§ Task statement
Pick every line from the data that holds the word "materials".

§ Dataset entries
● ● ●

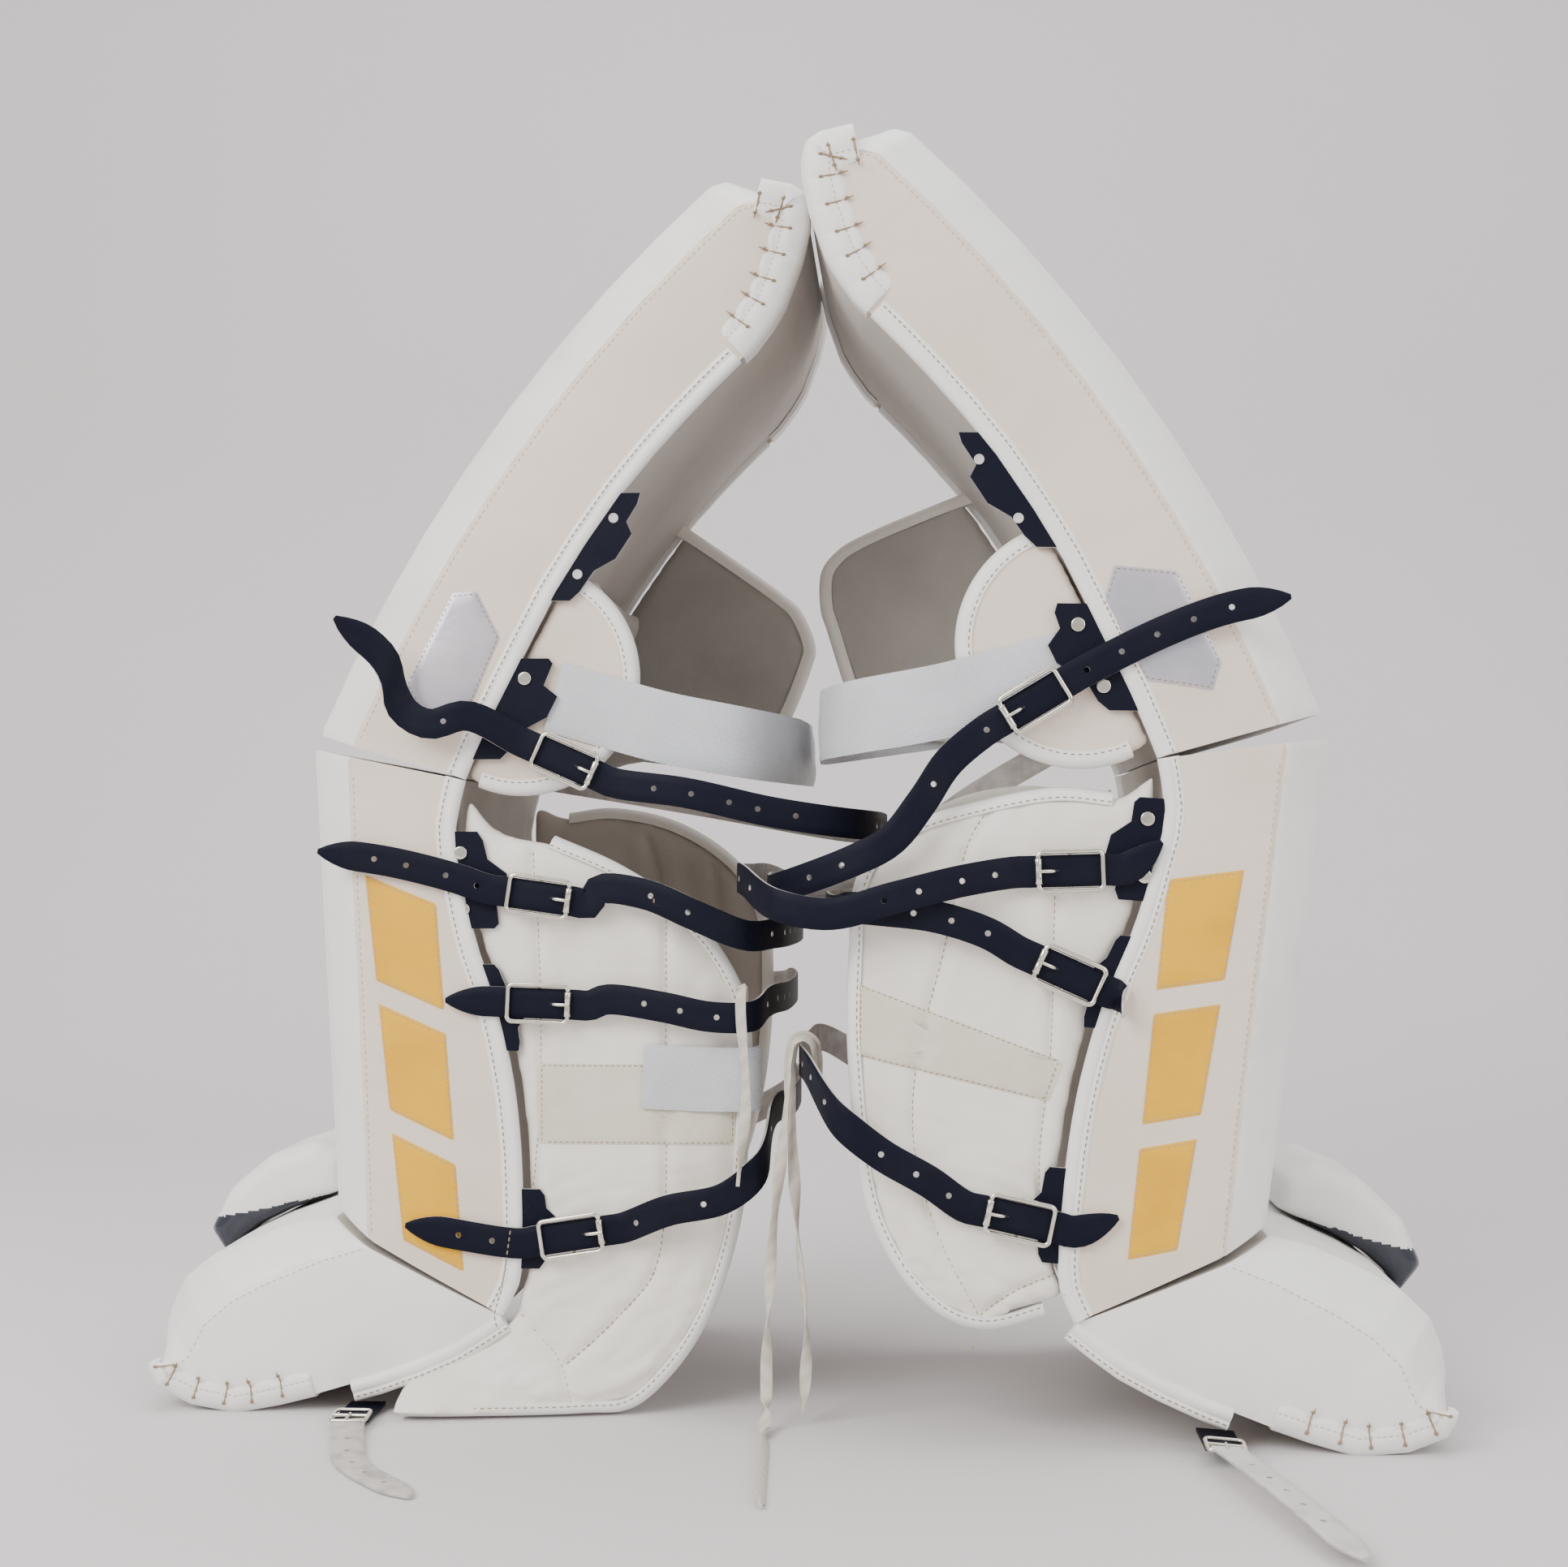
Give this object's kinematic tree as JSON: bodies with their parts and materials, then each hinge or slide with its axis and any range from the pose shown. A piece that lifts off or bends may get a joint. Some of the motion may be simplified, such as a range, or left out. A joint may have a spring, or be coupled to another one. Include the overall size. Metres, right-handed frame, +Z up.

● ● ●

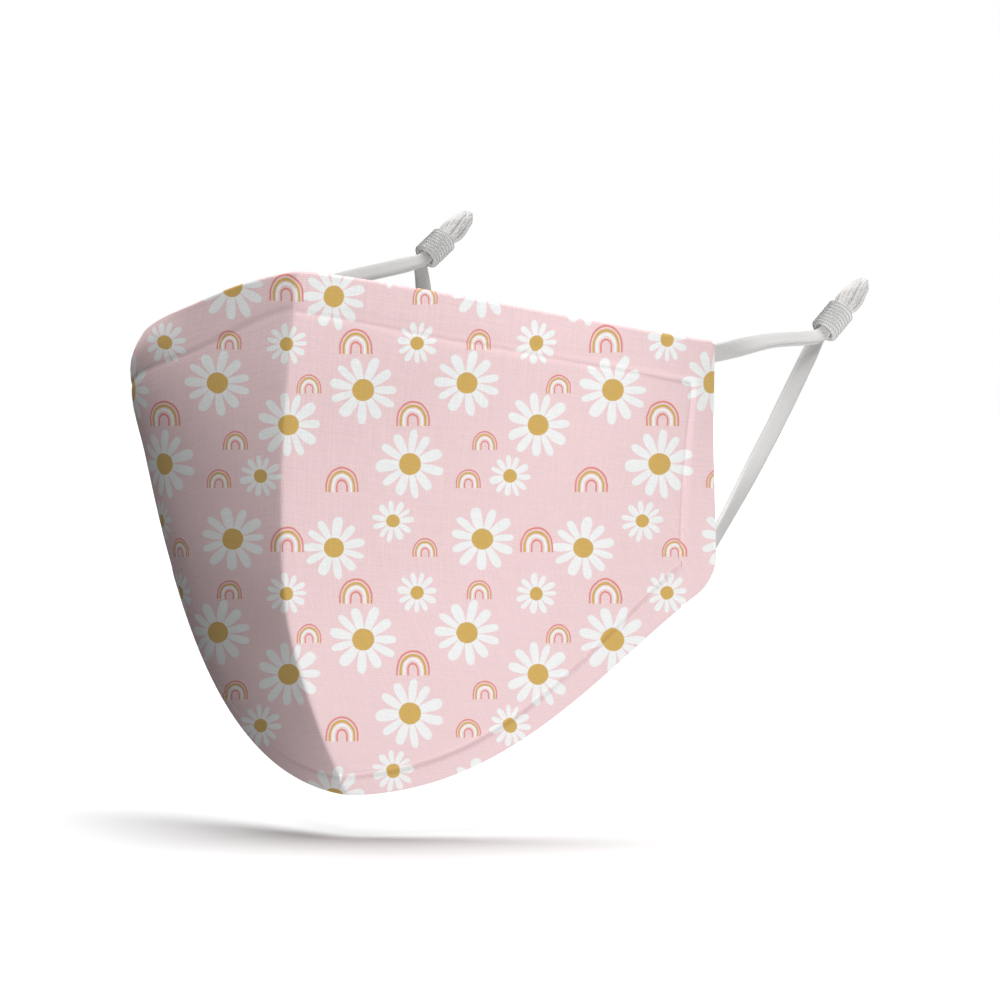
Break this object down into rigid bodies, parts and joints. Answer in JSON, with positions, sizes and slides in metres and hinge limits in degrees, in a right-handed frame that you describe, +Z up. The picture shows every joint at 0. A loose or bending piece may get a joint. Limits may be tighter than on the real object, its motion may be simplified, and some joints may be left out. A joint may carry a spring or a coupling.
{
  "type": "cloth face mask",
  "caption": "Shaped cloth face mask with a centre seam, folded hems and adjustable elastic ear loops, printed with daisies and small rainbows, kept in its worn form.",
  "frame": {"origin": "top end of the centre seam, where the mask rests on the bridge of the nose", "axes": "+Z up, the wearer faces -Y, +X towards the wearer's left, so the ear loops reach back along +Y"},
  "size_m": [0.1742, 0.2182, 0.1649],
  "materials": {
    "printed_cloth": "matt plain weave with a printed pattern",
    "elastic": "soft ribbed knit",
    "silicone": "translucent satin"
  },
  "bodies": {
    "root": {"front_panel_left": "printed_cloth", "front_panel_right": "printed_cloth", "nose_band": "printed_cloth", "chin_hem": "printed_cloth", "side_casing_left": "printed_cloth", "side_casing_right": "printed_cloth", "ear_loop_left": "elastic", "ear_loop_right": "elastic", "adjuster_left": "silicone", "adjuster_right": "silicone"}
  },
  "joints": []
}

● ● ●

§ Solution for this problem
Give this object's kinematic tree as JSON: bodies with their parts and materials, then each hinge or slide with its axis and any range from the pose shown. A piece that lifts off or bends may get a joint. Some of the motion may be simplified, such as a range, or left out. A joint may have a spring, or be coupled to another one. Include the overall size. Metres, right-handed frame, +Z up.
  "materials": {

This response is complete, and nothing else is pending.